What this task involves:
Reproduce only the lines from the one containing "shape.to_mesh(mesh)" through the one containing "for node in", exactly as written and with both ends included.

[Records with modeling code]
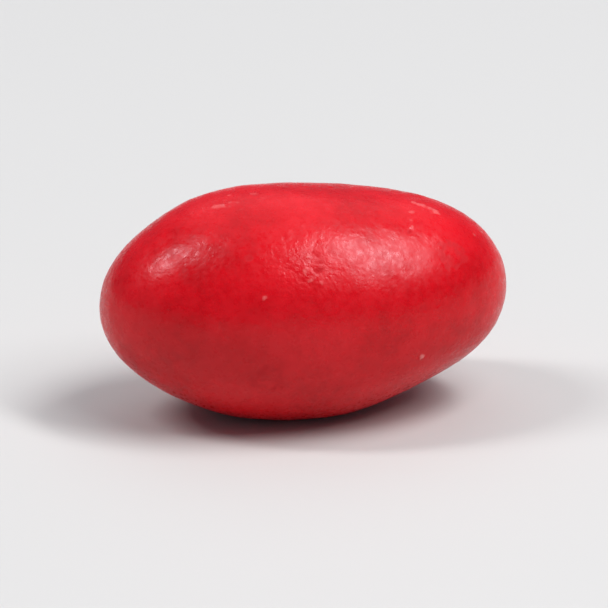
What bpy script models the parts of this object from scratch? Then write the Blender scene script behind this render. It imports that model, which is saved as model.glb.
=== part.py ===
"""A candy-coated peanut: one sugar-panned sweet, lying on its side.

Metres, +Z up. The origin is on the surface that the sweet lies on, under the middle of its bounding box.
+X runs along the sweet towards its blunter end, and -Y is its front.
Nothing of the nut shows, so the sweet is one solid: an ovoid as the pan leaves it, never quite round.
"""

import math

import bmesh
import bpy
from mathutils import Vector, noise

MM = 0.001

# Driving dimensions of the finished sweet
LENGTH = 18.3 * MM  # tip to tip
WIDTH = 11.2 * MM  # front to back
HEIGHT = 10.3 * MM  # from what it lies on to its top

# The ovoid
SQUARENESS = 2.07  # 2 is a plain ellipsoid, and more fills out its shoulders
TAPER = 0.018  # how much slimmer the left end is than the middle, and the right end stouter

# Where sugar built up thick or thin, as soft swells and flats.
# along: -1 is the left tip and +1 the right tip. around: degrees from the front, over the top.
# rise: how far the swell stands out, or a flat lies in. reach: the radius at which it has mostly faded.
SWELLS = (
    {"along": 0.26, "around": 98, "rise": -0.37 * MM, "reach": 3.7 * MM},  # flat along the top
    {"along": -0.42, "around": 96, "rise": 0.25 * MM, "reach": 2.6 * MM},  # shoulder at the upper left
    {"along": 0.60, "around": 292, "rise": -0.47 * MM, "reach": 3.5 * MM},  # cut away under the right end
    {"along": -0.80, "around": 300, "rise": -0.24 * MM, "reach": 3.0 * MM},  # and a little under the left
    {"along": 0.94, "around": 60, "rise": 0.20 * MM, "reach": 2.4 * MM},  # full right tip
    {"along": 0.34, "around": 38, "rise": -0.16 * MM, "reach": 2.6 * MM},  # flat that catches the light
    {"along": -0.12, "around": 12, "rise": 0.12 * MM, "reach": 3.6 * MM},  # full belly at the front
    {"along": -0.30, "around": 165, "rise": -0.24 * MM, "reach": 3.6 * MM},  # long flat at the back
    {"along": 0.48, "around": 195, "rise": 0.20 * MM, "reach": 3.0 * MM},  # swell behind the blunt end
)

# The slight unevenness between them
WAVE_LENGTH = 4.2 * MM
WAVE_HEIGHT = 0.07 * MM
WAVE_OFFSET = Vector((3.7, 1.3, 8.1))  # the stretch of noise that this sweet has

# The flat that it rests on
PRESSED_DEPTH = 0.22 * MM  # how much lower the round underside would have reached
FACING_DOWN = math.cos(math.radians(35))  # only what faces down this nearly can be what it rests on

SPHERE_DIVISIONS = 5  # 5120 triangles
SHELL_RED = (0.584, 0.008, 0.012, 1.0)
SHELL_ROUGHNESS = 0.34


def clear_scene():
    for leftover in list(bpy.data.objects):
        bpy.data.objects.remove(leftover)


def sugar_shell():
    """Coloured sugar syrup, dried in thin coats and polished with wax."""
    material = bpy.data.materials.new("sugar_shell")
    material.use_nodes = True
    shader = material.node_tree.nodes["Principled BSDF"]
    shader.inputs["Base Color"].default_value = SHELL_RED
    shader.inputs["Roughness"].default_value = SHELL_ROUGHNESS
    shader.inputs["Metallic"].default_value = 0.0
    return material


def ovoid_point(direction):
    """The plain ovoid's surface where a unit direction from its middle leaves it."""
    fullness = sum(abs(part) ** SQUARENESS for part in direction) ** (-1 / SQUARENESS)
    x, y, z = direction * fullness
    girth = 1 + TAPER * x
    return Vector((x * LENGTH / 2, y * girth * WIDTH / 2, z * girth * HEIGHT / 2))


def swell_direction(swell):
    along, around = swell["along"], math.radians(swell["around"])
    side = math.sqrt(1 - along * along)
    return Vector((along, -side * math.cos(around), side * math.sin(around)))


def swollen(direction, centres):
    """The ovoid's point with every swell, flat and wave added to it."""
    point = ovoid_point(direction)
    rise = WAVE_HEIGHT * noise.noise(point / WAVE_LENGTH + WAVE_OFFSET)
    for swell, centre in zip(SWELLS, centres):
        away = (point - centre).length / swell["reach"]
        rise += swell["rise"] * math.exp(-away * away)
    outward = Vector((point.x / LENGTH**2, point.y / WIDTH**2, point.z / HEIGHT**2)).normalized()
    return point + outward * rise


def centre_of_mass(mesh):
    """Of the closed mesh, as a sum over the tetrahedra from the middle to each triangle."""
    volume, moment = 0.0, Vector()
    for face in mesh.faces:
        a, b, c = (vert.co for vert in face.verts)
        share = a.dot(b.cross(c)) / 6
        volume += share
        moment += share * (a + b + c) / 4
    return moment / volume


def roll_to_rest(mesh):
    """A loose sweet rolls until it stands on the spot of its underside that is nearest its centre of mass."""
    middle = centre_of_mass(mesh)
    spokes = [vert.co - middle for vert in mesh.verts]
    underside = [spoke for spoke in spokes if -spoke.normalized().z > FACING_DOWN]
    nearest = min(underside, key=lambda spoke: spoke.length)
    turn = nearest.rotation_difference(Vector((0, 0, -1)))
    for vert, spoke in zip(mesh.verts, spokes):
        vert.co = turn @ spoke


def press_flat(mesh):
    """Levels the lowest part of the underside."""
    level = min(vert.co.z for vert in mesh.verts) + PRESSED_DEPTH
    for vert in mesh.verts:
        vert.co.z = max(vert.co.z, level)


def fit_to_size(mesh):
    """Brings the sweet to its driving dimensions, over the origin and on z = 0."""
    sizes = (LENGTH, WIDTH, HEIGHT)
    lowest = [min(vert.co[axis] for vert in mesh.verts) for axis in range(3)]
    highest = [max(vert.co[axis] for vert in mesh.verts) for axis in range(3)]
    under = ((lowest[0] + highest[0]) / 2, (lowest[1] + highest[1]) / 2, lowest[2])
    for vert in mesh.verts:
        for axis in range(3):
            stretch = sizes[axis] / (highest[axis] - lowest[axis])
            vert.co[axis] = (vert.co[axis] - under[axis]) * stretch


def coated_peanut():
    shape = bmesh.new()
    bmesh.ops.create_icosphere(shape, subdivisions=SPHERE_DIVISIONS, radius=1)
    centres = [ovoid_point(swell_direction(swell)) for swell in SWELLS]
    for vert in shape.verts:
        vert.co = swollen(vert.co.normalized(), centres)
    roll_to_rest(shape)
    press_flat(shape)
    fit_to_size(shape)
    mesh = bpy.data.meshes.new("coated_peanut")
    shape.to_mesh(mesh)
    shape.free()
    mesh.shade_smooth()
    mesh.materials.append(sugar_shell())
    sweet = bpy.data.objects.new("coated_peanut", mesh)
    bpy.context.scene.collection.objects.link(sweet)
    return sweet


clear_scene()
coated_peanut()
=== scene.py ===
import math

import bpy
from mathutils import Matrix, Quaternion, Vector


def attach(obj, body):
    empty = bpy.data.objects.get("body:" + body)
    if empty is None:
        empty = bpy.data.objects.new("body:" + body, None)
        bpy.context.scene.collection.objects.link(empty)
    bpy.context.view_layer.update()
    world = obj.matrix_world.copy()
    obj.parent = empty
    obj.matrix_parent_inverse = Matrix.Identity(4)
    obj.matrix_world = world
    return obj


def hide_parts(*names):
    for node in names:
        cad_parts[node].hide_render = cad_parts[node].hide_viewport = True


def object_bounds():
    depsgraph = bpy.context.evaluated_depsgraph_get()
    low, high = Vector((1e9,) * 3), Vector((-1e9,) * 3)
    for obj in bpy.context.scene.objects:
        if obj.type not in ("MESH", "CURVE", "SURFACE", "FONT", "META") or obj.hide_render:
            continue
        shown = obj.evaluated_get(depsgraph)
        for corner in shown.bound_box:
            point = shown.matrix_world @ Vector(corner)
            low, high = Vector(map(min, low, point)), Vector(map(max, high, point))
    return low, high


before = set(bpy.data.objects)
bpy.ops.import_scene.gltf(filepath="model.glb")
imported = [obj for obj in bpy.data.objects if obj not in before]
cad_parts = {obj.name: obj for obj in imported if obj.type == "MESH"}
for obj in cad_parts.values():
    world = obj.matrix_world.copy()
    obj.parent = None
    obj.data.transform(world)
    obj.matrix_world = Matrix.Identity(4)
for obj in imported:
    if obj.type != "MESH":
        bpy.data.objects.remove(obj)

cadLow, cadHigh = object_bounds()
print("frame loaded, box", [round(side * 1000, 1) for side in cadHigh - cadLow], "mm")

mm = 0.001
middle = (cadLow + cadHigh) / 2


def addNode(tree, kind, sockets=None, **settings):
    # sockets: an input's name or number, with either a value or another node's output
    node = tree.nodes.new(kind)
    for name, value in settings.items():
        setattr(node, name, value)
    for socket, value in (sockets or {}).items():
        if isinstance(value, bpy.types.NodeSocket):
            tree.links.new(value, node.inputs[socket])
        else:
            node.inputs[socket].default_value = value
    return node


def linear(hexColour):
    # sRGB hex to the linear values that the shaders work in
    parts = [int(hexColour[i:i + 2], 16) / 255 for i in (1, 3, 5)]
    return tuple(p / 12.92 if p <= 0.04045 else ((p + 0.055) / 1.055) ** 2.4 for p in parts) + (1.0,)


def towards(azimuth, elevation):
    # unit vector from the sweet; azimuth 0 is its front (-Y) and 90 its right end (+X)
    a, e = math.radians(azimuth), math.radians(elevation)
    return Vector((math.sin(a) * math.cos(e), -math.cos(a) * math.cos(e), math.sin(e)))


# Camera: the photo looks a little down on the sweet, with its right end turned slightly away

camera = {
    "azimuth": -12,
    "elevation": 20,
    "distance": 480 * mm,
    "frameWidth": 27 * mm,  # how much of the scene the picture's width takes in, at the sweet
    "lookAtLift": -0.3 * mm,
    "seesFrom": 10 * mm,
    "seesTo": 3.0,
}


def makeCamera():
    back = towards(camera["azimuth"], camera["elevation"])
    lens = bpy.data.cameras.new("camera")
    lens.lens = lens.sensor_width * camera["distance"] / camera["frameWidth"]
    lens.clip_start, lens.clip_end = camera["seesFrom"], camera["seesTo"]
    eye = bpy.data.objects.new("camera", lens)
    bpy.context.scene.collection.objects.link(eye)
    target = middle + Vector((0, 0, camera["lookAtLift"]))
    eye.location = target + back * camera["distance"]
    eye.rotation_mode = "QUATERNION"
    eye.rotation_quaternion = (-back).to_track_quat("-Z", "Y")
    bpy.context.scene.camera = eye


makeCamera()
print("camera placed")


# Noise lies on a grid, so its space is turned to keep the grid out of line with the sweet
noiseTurn = (0.6, 0.4, 0.9)

nearlyAllNoise = (0.3, 0.7)  # the range that nearly all of a noise's values lie in
mostNoise = (0.35, 0.65)  # and that most of them lie in

# What the photo shows on the sweet, by where it lies in that view: across and up from the middle of the
# CAD box. rise is how far a mark's middle stands out, and edge how far the ring round it does.

seenMarks = (
    # two shallow pits to the right of the slot
    {"across": 1.22 * mm, "up": 1.22 * mm, "reach": 0.24 * mm, "rise": -0.010 * mm},
    {"across": 1.20 * mm, "up": 1.98 * mm, "reach": 0.24 * mm, "rise": -0.010 * mm},
    # pale flecks round its left and lower side, painted pale as wear and in part as a highlight
    {"across": 0.14 * mm, "up": 1.78 * mm, "reach": 0.18 * mm, "rise": 0.018 * mm},
    {"across": 0.04 * mm, "up": 1.16 * mm, "reach": 0.27 * mm, "rise": 0.023 * mm},
    {"across": 0.36 * mm, "up": 0.80 * mm, "reach": 0.26 * mm, "rise": 0.023 * mm},
    {"across": 0.84 * mm, "up": 0.68 * mm, "reach": 0.24 * mm, "rise": 0.022 * mm},
    # two specks on the belly, painted pale as wear and in part as a highlight
    {"across": -1.75 * mm, "up": -0.08 * mm, "reach": 0.20 * mm, "rise": 0.021 * mm, "edge": -0.004 * mm},
    {"across": 5.20 * mm, "up": -2.62 * mm, "reach": 0.18 * mm, "rise": 0.036 * mm, "edge": -0.004 * mm},
    # a worn spot near each of the two streaks, painted pale in part as a highlight
    {"across": 4.72 * mm, "up": 3.82 * mm, "reach": 0.24 * mm, "rise": 0.016 * mm},
    {"across": -2.25 * mm, "up": 4.62 * mm, "reach": 0.34 * mm, "rise": 0.013 * mm},
)

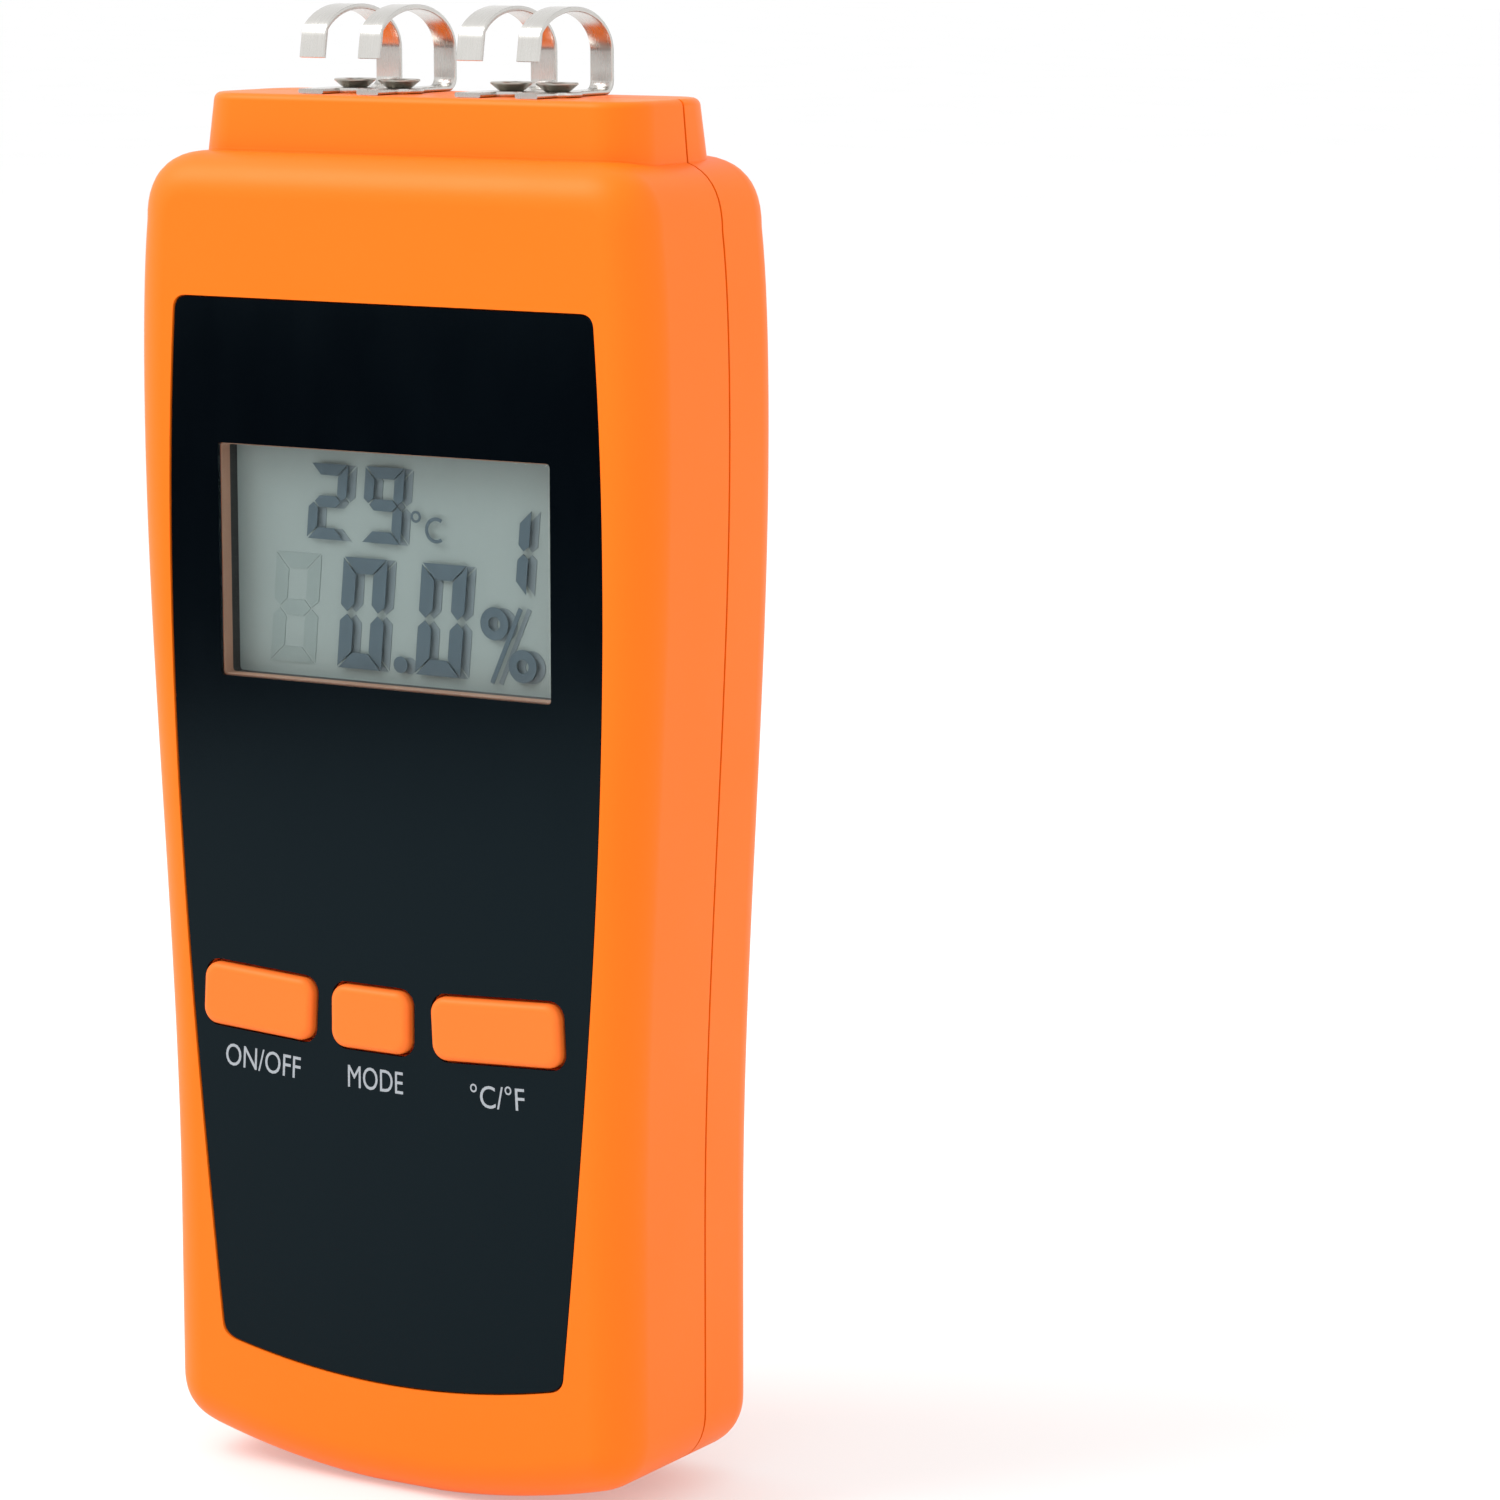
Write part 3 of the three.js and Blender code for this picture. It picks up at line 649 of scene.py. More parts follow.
def body_block(inset):
    edge = EDGE_RADIUS - inset
    front = rounded_rim(inset, edge, RIM_STEPS, inset)
    back = rounded_rim(CASE_DEPTH - inset, edge, RIM_STEPS, inset, -1)
    return slab("block", case_outline, front + back[::-1])


def neck_block(inset):
    bottom = CASE_HEIGHT - SHOULDER_CORNER - EDGE_RADIUS
    top = NECK_TOP - inset
    middle = NECK_SETBACK + NECK_DEPTH / 2
    profile = [(bottom, 0), (top - NECK_EDGE, 0)]
    profile += rounded_rim(top, NECK_EDGE, 5, 0, -1)[::-1][1:]
    rings = []
    for level, rim in profile:
        shrink = inset + rim + (level - CASE_HEIGHT) * NECK_DRAFT
        corner = NECK_CORNER - inset / 2 - rim
        outline = rounded_rectangle(NECK_WIDTH - 2 * shrink, NECK_DEPTH - 2 * shrink, corner)
        rings.append([place(x, middle + y, level) for x, y in outline])
    return skin("neck", rings)


def case_block(inset):
    return combine(body_block(inset), "UNION", [neck_block(inset)])


def between_depths(front, back):
    return block("slice", (-80, front, -20), (80, back, 180))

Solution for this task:
    shape.to_mesh(mesh)
    shape.free()
    mesh.shade_smooth()
    mesh.materials.append(sugar_shell())
    sweet = bpy.data.objects.new("coated_peanut", mesh)
    bpy.context.scene.collection.objects.link(sweet)
    return sweet


clear_scene()
coated_peanut()
=== scene.py ===
import math

import bpy
from mathutils import Matrix, Quaternion, Vector


def attach(obj, body):
    empty = bpy.data.objects.get("body:" + body)
    if empty is None:
        empty = bpy.data.objects.new("body:" + body, None)
        bpy.context.scene.collection.objects.link(empty)
    bpy.context.view_layer.update()
    world = obj.matrix_world.copy()
    obj.parent = empty
    obj.matrix_parent_inverse = Matrix.Identity(4)
    obj.matrix_world = world
    return obj


def hide_parts(*names):
    for node in names:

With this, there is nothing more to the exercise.